American librarian (1922–2006)

Eleanor Young Love (October 10, 1922 – July 14, 2006) was an American librarian from Kentucky. The daughter of Whitney Young and the sister of Whitney Young Jr., she worked at the Lincoln Institute, a boarding high school for African American students founded in Lincoln Ridge, Kentucky, during the period when Jim Crow laws were enforced. Her father was its president. She received her degree from Atlanta University, now Clark Atlanta University, her M.Ed. from the University of Louisville, and her D.Ed. from the University of Illinois.

== Early life and education ==
Eleanor Young was born in Shelby County, Kentucky, on October 10, 1922; her parents were Whitney Young and Laura (Ray) Young. Her siblings were Whitney Young Jr. and Arnita Young. Young's mother was one of the first female African American postmasters general in the United States. Her father was head of the Lincoln Institute. Since all faculty lived on the school grounds, Young was born and raised there. Because Kentucky was segregated at the time and many of its counties did not have high schools for African American students, many of them attended the Lincoln Institute. It was originally funded by an anonymous benefactor, but later became a public school.

Young attended the Lincoln Normal School for primary education, then completed her secondary education at the Lincoln Institute. She also participated extensively in her church and had a strict religious upbringing. After graduation, Young enrolled as an English major at Kentucky State University, where she was active in student organizations. She founded several clubs and created many community service projects, often in leadership roles. While a student, Young worked at the library. Later, she earned a scholarship to Atlanta University in library science, where she obtained a bachelor's degree. She subsequently received a masters of education degree from the University of Louisville and a doctorate at the University of Illinois at Urbana. During her attendance at the latter institution, she worked part-time in Chicago.
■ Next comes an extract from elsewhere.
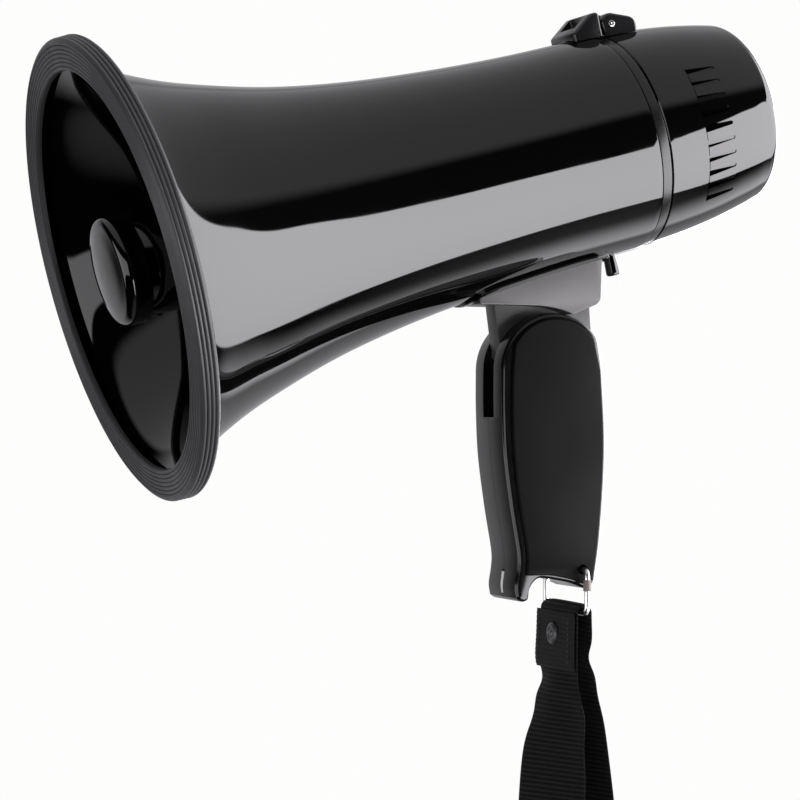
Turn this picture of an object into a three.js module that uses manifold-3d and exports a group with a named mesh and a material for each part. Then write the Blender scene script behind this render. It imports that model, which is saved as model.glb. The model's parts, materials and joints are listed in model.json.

== Career and later life ==
Love was a librarian at the Lincoln Institute and Florida A&M University, before becoming head librarian at Bergen Junior College of Fairleigh Dickinson University. In 1955, she became the first African American librarian at the University of Kentucky. She became a professor of educational psychology at the University of Louisville in the 1960s. In 1978, she participated in an oral history interview.

Love also succeeded her father as head of the Lincoln Institute before desegregation resulted in its conversion into the Whitney Young Job Corps Center in the late 1960s. She became dean of the college of arts and sciences at the University of Louisville, the first African-American appointed dean. She received many awards including two Governor's Appreciation Citations, the Urban League's Equality Award, NAACP Worthington Award twice, University of Louisville Minority Affairs award twice, the YMCA Black Achievers award, the Kentucky State University Outstanding Achievers award, was named a Kentucky Colonel by two governors, appointed chairwoman of the Human Relations Commission for Louisville and Jefferson County, and was a mentor to hundreds of young people in her community. She died on July 14, 2006, in Kentucky.

A scholarship for students studying school counseling was named after her at the University of Louisville, as well as a humanitarian award sponsored by the city of Louisville.